▶ [Given request]:
The lines below are to be quoted exactly, from the first through the one that contains "around = PETALS * COLUMNS".

▶ [Data block]:
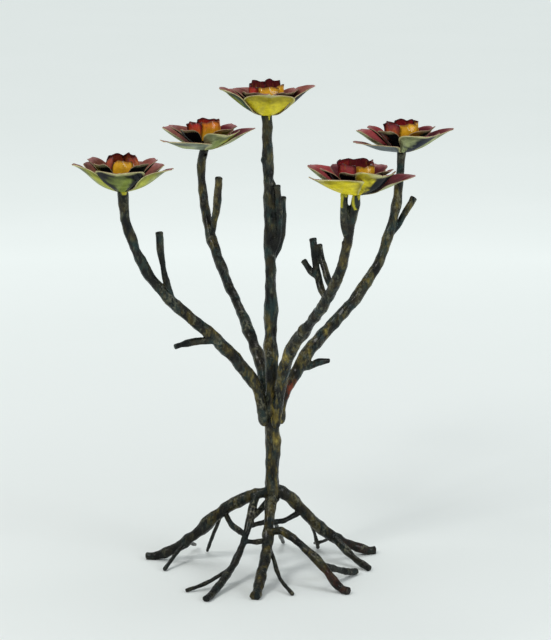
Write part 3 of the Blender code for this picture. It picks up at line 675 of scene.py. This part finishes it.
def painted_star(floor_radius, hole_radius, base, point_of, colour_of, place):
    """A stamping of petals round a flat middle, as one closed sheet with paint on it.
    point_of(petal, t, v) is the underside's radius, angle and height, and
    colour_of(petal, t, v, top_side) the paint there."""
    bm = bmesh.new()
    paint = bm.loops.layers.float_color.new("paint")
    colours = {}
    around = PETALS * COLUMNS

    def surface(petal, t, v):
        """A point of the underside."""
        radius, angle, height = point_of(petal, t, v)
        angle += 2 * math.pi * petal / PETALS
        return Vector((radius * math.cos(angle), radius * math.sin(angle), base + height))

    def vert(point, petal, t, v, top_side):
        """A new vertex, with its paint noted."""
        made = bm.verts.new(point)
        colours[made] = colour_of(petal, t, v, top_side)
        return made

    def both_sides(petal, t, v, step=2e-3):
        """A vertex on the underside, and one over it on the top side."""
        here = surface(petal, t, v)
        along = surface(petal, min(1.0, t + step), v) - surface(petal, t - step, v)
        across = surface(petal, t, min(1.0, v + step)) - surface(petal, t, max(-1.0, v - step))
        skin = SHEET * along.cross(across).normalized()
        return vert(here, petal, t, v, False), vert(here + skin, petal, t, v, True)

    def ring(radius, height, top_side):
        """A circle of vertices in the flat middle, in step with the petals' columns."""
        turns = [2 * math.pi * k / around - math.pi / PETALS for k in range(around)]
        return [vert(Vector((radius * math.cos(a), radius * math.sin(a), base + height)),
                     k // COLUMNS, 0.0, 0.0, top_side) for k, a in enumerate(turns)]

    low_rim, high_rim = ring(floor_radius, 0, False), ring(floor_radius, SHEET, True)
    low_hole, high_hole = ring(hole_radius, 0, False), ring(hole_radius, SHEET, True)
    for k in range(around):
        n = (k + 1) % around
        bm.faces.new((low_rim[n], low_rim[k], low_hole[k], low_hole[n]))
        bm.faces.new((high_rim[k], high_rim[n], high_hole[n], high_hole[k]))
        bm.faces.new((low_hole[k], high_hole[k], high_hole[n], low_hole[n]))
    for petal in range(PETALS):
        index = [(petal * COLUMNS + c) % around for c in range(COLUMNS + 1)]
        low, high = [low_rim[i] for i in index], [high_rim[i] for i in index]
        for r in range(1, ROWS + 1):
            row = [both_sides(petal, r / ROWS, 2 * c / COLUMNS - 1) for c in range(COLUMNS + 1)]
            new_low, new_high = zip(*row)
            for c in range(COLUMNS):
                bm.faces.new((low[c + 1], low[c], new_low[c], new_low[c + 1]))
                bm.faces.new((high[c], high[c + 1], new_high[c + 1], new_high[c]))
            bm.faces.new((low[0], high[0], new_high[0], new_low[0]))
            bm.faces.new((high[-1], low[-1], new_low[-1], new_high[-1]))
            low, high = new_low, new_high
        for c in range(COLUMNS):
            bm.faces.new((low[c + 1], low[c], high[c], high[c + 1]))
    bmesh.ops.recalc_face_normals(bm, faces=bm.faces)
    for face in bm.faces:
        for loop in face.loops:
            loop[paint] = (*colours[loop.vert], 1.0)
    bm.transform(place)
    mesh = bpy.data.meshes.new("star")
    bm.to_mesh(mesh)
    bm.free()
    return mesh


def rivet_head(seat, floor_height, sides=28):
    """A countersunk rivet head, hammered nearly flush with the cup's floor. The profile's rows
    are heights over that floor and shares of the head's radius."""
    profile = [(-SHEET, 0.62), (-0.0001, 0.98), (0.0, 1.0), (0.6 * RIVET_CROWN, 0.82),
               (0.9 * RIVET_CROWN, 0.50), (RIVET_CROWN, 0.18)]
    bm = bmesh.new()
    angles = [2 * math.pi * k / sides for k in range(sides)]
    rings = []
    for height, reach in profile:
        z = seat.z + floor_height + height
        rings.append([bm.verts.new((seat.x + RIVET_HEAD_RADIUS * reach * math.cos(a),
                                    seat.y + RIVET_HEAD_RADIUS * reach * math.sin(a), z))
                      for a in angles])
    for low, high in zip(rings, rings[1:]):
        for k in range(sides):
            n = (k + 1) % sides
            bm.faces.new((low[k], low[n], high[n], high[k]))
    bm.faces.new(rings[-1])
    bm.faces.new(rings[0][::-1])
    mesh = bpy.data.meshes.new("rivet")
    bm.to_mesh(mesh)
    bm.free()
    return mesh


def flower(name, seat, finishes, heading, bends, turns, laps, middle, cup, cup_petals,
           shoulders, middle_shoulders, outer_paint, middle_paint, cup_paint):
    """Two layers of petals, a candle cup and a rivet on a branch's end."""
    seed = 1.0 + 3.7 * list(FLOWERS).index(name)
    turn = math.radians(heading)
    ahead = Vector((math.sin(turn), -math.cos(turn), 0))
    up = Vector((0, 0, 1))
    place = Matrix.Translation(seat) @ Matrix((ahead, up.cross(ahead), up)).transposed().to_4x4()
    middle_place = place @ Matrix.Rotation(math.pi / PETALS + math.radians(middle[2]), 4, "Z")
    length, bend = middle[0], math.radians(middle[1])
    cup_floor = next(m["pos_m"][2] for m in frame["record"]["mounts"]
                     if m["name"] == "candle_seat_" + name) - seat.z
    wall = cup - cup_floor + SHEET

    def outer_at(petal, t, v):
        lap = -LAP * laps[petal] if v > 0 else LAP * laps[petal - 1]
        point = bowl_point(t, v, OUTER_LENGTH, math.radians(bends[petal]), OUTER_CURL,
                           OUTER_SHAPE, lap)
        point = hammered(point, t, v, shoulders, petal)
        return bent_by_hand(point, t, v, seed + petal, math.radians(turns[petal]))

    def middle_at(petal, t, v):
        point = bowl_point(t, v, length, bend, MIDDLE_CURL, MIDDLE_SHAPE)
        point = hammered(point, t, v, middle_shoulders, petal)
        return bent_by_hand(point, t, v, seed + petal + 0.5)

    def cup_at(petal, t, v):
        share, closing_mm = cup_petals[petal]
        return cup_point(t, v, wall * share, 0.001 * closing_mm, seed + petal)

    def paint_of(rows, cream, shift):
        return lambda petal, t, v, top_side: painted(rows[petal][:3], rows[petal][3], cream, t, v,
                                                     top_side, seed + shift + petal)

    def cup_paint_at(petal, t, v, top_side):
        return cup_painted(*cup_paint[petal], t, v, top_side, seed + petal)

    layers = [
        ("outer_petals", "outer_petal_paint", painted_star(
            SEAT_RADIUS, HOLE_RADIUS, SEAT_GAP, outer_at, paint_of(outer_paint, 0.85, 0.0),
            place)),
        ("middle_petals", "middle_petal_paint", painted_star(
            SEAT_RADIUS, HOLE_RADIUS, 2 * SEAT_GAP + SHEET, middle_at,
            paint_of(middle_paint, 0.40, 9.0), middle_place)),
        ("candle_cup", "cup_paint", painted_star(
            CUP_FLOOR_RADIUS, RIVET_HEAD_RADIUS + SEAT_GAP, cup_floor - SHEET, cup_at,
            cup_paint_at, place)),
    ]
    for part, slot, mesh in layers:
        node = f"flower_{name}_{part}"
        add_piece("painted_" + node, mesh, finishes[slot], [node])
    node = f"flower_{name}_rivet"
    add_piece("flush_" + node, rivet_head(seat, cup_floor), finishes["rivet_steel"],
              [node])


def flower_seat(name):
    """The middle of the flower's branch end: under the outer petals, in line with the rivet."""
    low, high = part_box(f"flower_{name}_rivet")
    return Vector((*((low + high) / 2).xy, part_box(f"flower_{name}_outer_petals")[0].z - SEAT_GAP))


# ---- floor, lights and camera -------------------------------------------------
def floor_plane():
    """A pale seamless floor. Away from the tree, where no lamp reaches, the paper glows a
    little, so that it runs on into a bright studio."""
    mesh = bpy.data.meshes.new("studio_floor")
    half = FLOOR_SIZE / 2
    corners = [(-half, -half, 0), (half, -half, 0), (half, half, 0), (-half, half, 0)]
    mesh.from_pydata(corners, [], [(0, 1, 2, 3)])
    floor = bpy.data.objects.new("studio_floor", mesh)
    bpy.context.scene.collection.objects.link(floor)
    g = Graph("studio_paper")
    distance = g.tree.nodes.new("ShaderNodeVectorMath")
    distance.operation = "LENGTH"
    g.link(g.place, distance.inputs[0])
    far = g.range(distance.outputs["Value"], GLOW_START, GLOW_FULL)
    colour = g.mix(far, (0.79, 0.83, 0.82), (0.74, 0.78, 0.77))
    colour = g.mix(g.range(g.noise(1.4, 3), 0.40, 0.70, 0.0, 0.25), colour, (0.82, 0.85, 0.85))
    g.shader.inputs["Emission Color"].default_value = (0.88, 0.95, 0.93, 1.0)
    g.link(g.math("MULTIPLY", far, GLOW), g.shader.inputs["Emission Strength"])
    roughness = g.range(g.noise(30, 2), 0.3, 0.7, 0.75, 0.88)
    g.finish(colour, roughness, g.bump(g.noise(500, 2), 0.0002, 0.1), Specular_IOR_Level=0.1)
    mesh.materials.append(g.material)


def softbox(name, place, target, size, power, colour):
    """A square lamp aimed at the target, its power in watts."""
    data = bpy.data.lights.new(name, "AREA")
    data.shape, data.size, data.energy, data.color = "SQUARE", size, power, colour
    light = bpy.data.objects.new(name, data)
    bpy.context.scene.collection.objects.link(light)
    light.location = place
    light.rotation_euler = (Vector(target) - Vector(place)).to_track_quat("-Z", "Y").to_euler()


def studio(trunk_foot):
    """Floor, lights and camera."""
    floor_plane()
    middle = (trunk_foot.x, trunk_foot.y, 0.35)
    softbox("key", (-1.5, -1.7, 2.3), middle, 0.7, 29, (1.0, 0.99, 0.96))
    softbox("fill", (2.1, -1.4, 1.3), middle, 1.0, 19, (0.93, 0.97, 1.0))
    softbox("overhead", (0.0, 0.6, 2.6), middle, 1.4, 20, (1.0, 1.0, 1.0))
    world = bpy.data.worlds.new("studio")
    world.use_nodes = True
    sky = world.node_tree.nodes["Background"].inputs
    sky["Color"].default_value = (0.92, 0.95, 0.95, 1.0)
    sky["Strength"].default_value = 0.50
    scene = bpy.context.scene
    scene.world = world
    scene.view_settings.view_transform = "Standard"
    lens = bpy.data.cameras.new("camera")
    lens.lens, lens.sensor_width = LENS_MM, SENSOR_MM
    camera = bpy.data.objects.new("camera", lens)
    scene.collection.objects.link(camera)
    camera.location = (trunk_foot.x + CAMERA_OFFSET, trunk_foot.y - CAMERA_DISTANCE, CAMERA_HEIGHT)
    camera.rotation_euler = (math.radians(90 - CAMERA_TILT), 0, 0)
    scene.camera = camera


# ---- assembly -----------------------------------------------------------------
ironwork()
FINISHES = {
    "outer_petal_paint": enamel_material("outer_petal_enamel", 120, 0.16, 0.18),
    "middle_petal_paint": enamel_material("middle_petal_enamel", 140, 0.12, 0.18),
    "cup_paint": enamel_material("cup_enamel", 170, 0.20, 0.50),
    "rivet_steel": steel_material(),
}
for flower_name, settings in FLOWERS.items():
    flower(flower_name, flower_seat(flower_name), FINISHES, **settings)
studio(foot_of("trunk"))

▶ [Full output]:
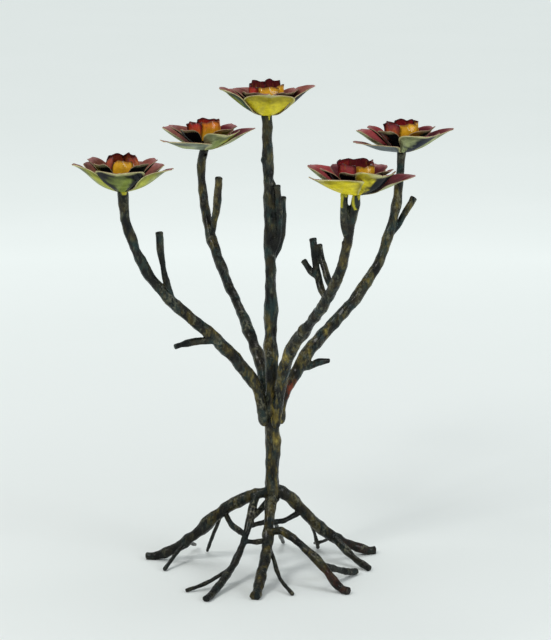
Write part 3 of the Blender code for this picture. It picks up at line 675 of scene.py. This part finishes it.
def painted_star(floor_radius, hole_radius, base, point_of, colour_of, place):
    """A stamping of petals round a flat middle, as one closed sheet with paint on it.
    point_of(petal, t, v) is the underside's radius, angle and height, and
    colour_of(petal, t, v, top_side) the paint there."""
    bm = bmesh.new()
    paint = bm.loops.layers.float_color.new("paint")
    colours = {}
    around = PETALS * COLUMNS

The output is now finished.